On Columbus Day weekend in 1994, William Moyers wandered downtown and
impulsively bought a supply of crack cocaine that nearly killed him. "It
rolled right over me like a steamroller," he said. "I remember holding the
drugs in my hand and saying, 'This is going to last me for a week.' It
lasted for eight hours."

It was not just the cocaine but also the despair that engulfed him. "I did
not consider suicide, but I thought I wouldn't make it," he said. "There I
was in the fall of '94, utterly defeated. My wife, who has been sober for
nine years, was stunned. My parents were just speechless." After his wife
fetched him from a crack house, he checked into Ridgeview, a treatment
program in suburban Atlanta, for 115 days. "I went there and said, 'Have
me, just have me,' " he said. "I stayed there until they told me to go."
Sprawled on his bed at Ridgeview, William Moyers said, "I heard a whisper
in my ear, and it said, 'St. Paul' " -- the city, not the apostle. He quit
CNN in 1995 and, without a job, moved his family back to Minnesota.
Scanning the classifieds, he saw Hazelden advertising for a public policy
analyst, and applied. "I really believe that coincidence is God's way of
remaining anonymous," he said.

Jane Nakken, the executive vice president of external relations at
Hazelden, had qualms. "I was a little nervous about hiring him because of
his parents," she said. "How do you fire Bill Moyers' son if he isn't what
you think he is?" She checked with his former boss at CNN, who urged her to
send William back to Atlanta, saying they still wanted him. Instead,
William Moyers is now Hazelden's director of public policy. "He's just a
delight to work with," Mrs. Nakken said. "He is totally passionate about
putting a face on recovery."

William Moyers, now 38, is lobbying for legislation requiring that
insurance companies classify addiction as an disease, and pay for the same
kind of treatment they allow for other illnesses.

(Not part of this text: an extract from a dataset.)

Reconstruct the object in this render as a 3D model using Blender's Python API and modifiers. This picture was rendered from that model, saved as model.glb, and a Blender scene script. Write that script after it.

Politicians, he said,
don't pay attention to constituents who prefer to be invisible. "We get
better and then we melt back into society," he said. "We pay our taxes, mow
our grass in summer and shovel our snow in winter. Our success is our own
worst enemy."

Clean and sober for three and a half years now, he does not underestimate
the pitfalls. He worries about statistics that show his three children are
four times more at risk of addiction than others because he and his wife
were hooked on alcohol and drugs.

"I don't take my recovery for granted, but I know what I've got to do to
keep recovering," he said. What pulled him through, he believes, was his
family's support. "It would have been a lot harder for me to recover if my
parents or my wife had turned their backs on me," he said. Judith Moyers
said they never considered abandoning their son. "I can't think of anything
any of my children would do that would cause a permanent rupture in our
relationship," she said "A parent's love is like that." Still, William
Moyers said, "I think my father blamed himself for my addiction for a long
time. It took my final relapse for him to come to the acceptance that he
wasn't at fault."

In the last few months that they have spent together, he said, "We're
closer than I could have ever imagined."

"I can't believe that from such adversity has come such a satisfaction," he
said. "We are like kites rising against the wind."